Exclusive: Diane Coffee Video Premiere
The former “Kim Possible” star explores dystopian pop on “Like A Child Does.”
32-year-old Shaun Fleming’s career, spanning niche Disney stardom and, more recently, indie acclaim as both a solo artist and a drummer for Foxygen, is bookended by internet culture. Based in Bloomington, Indiana, the former child actor, who goes by the stage name Diane Coffee, embarked on his forthcoming album Internet Arms after coming across the “deepfakes” phenomenon online, in which real people’s faces are spliced with make-believe, often damning scenarios. While Fleming’s current artistic community in Bloomington bares little resemblance to his Hollywood roots, the album’s AI-driven inspo was oddly portended by Fleming’s early acting credits, which ranged from Kim Possible, as tween-hacker twins Tim and Jim, to a never-aired show called Cyberkidz.
As Diane Coffee, Fleming balances a ’70s-inspired sound with an internet-bred, gender-nudging aesthetic. And while the new track, “Like a Child Does,” may hark back to Fleming’s inner “cyberkid,” the sound is as raw and authentic as ever.
V Hey, Shaun. How’s the album coming? Is it done?
Shaun Fleming Yeah, it’s been done for a while. And man, it’s going to be great to finally get all of these tunes out. It’s been hard sitting on and not being able to talk about them. It was probably about six months of writing and recording and then you have to wait another six months to for them to press the vinyl.
V Pressing vinyl? What do you mean by that?
SF There’s only so many pressing plants these days so it takes time to get the records pressed
V Cool. Is that particular to your process? Having a vinyl component?
SF In the last couple years vinyl has actually out-sold CDs. Vinyl is definitely having a comeback. It’s something that I have always done and artists [in my circle] often do. A lot of artists immediately throw their stuff online, which I think is [also] amazing and cool, but I personally really like a tangible object. I like playing records and being able to flip over the actual vinyl, side A and side B.
V Can you talk a bit about the concept and how you came upon it?

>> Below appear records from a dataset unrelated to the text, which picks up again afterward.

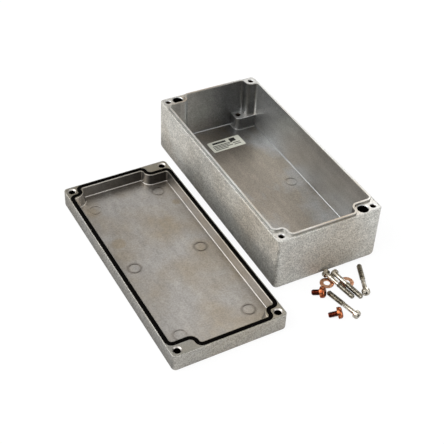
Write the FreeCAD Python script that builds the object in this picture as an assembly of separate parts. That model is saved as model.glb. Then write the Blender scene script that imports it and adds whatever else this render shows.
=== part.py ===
import FreeCAD, Part
import math
import os

# A die cast aluminium box: deep base, shallow lid lying beside it inner face up, a sealing cord in the
# lid's groove, and the loose screws that belong to it. Millimetres, +Z up, everything standing or lying
# on Z = 0. The base's underside is centred on the origin, its long side runs along Y.

V = FreeCAD.Vector
UP = V(0, 0, 1)

# Closed size of the box
box_width = 80.0
box_length = 175.0
base_height = 43.5
lid_height = 13.5
corner_radius = 3.0
foot_rounding = 5.0
lid_edge_rounding = 2.2
rim_break = 0.5

# Line that the seal follows, measured in from the outer faces, with a notch inside every corner
seal_side_inset = 2.1
seal_end_inset = 2.25
notch_depth = 10.25
screw_notch_width = 10.0
fixing_notch_width = 18.7
seal_corner_radius = 3.5
notch_inner_radius = 3.5
fixing_notch_radius = 4.2
notch_outer_radius = 3.4

# Tongue on the base, cord and groove in the lid
tongue_width = 1.4
tongue_height = 1.5
tongue_edge = 0.3
cord_width = 2.7
cord_height = 3.8
cord_side_play = 0.1
cord_proud = 0.8
cord_crown_flat = 0.2

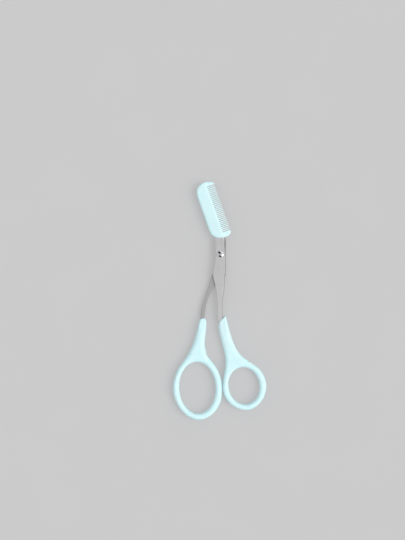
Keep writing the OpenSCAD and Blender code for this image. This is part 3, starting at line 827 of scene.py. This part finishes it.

SF There are definitely multiple songs that are tied, thematically and musically, to my questioning of modern society’s tangled relationship with modern tech. I wanted to create more of a current pop record, as the last couple of records that I have done have been more based in the 70s era of music. And I don’t really have any knowledge of current pop production or anything like that, so this is like what happens when I try to create a super current pop record [laughs]. So that is the sound. But yeah, it was inspired by… Have you heard of like those “deepfakes”?
V Nope I don’t think so!
SF If you want to just go down a Wikipedia rabbit hole, just Google deep fakes. It’s essentially a technique of human image synthesis based on artificial intelligence. You take someone’s videos and pictures that they have posted online, and you dump it into this algorithm and it pretty much makes these really high-end face swaps. It can [create] audio to sound just like the person. So you are seeing it spring up in a lot of sketchy, dark web [corners]. They can have political ramifications, too, if someone wants to create “fake news.” I thought that was fascinating and terrifying, so there is sort of a sub-plot to this record where the world has been taken over by AI. Classic terminator vibes, It’s like what a Diane Coffee record would sound like if I was creating it in a digital landscape.
V Going back to your roots, how did you get into acting?
SF I grew up in Agoura Hills, outside L.A., and my parents weren’t in the film industry but my dad randomly got tied into co-producing on this kids show, which, in hindsight, is actually right in line with this new album. It was called Cyberkidz—with a Z. These kids win this video game and they get sent this virtual reality called Cyber Land. I tell my dad the reason it didn’t take off is because the world wasn’t ready to accept technology [laughs].
V Are you generally pro or skeptical of technology? Or just of modernity in general given your previous ’70s influences?
SF I really want people to understand this is not an anti-tech, anti-social media album, this is still sci-fi; this is still entertainment. I think that technology is an amazing thing and by no means am I trying to say otherwise, I just think it is something we should be talking about and I don’t know if we are talking about it enough. I think feeling nostalgic for certain eras, or the way analog tape, is great, but I am also a big fan of current modern pop digital sounds. I love Robyn and Perfume Genius, Selena Gomez… “Bad Liar” was fire, man. We wanted the album to feel like our interpretation of the digital landscape that the world has been sucked into: a city-scape that is more like a motherboard. I am hoping that comes through with this record.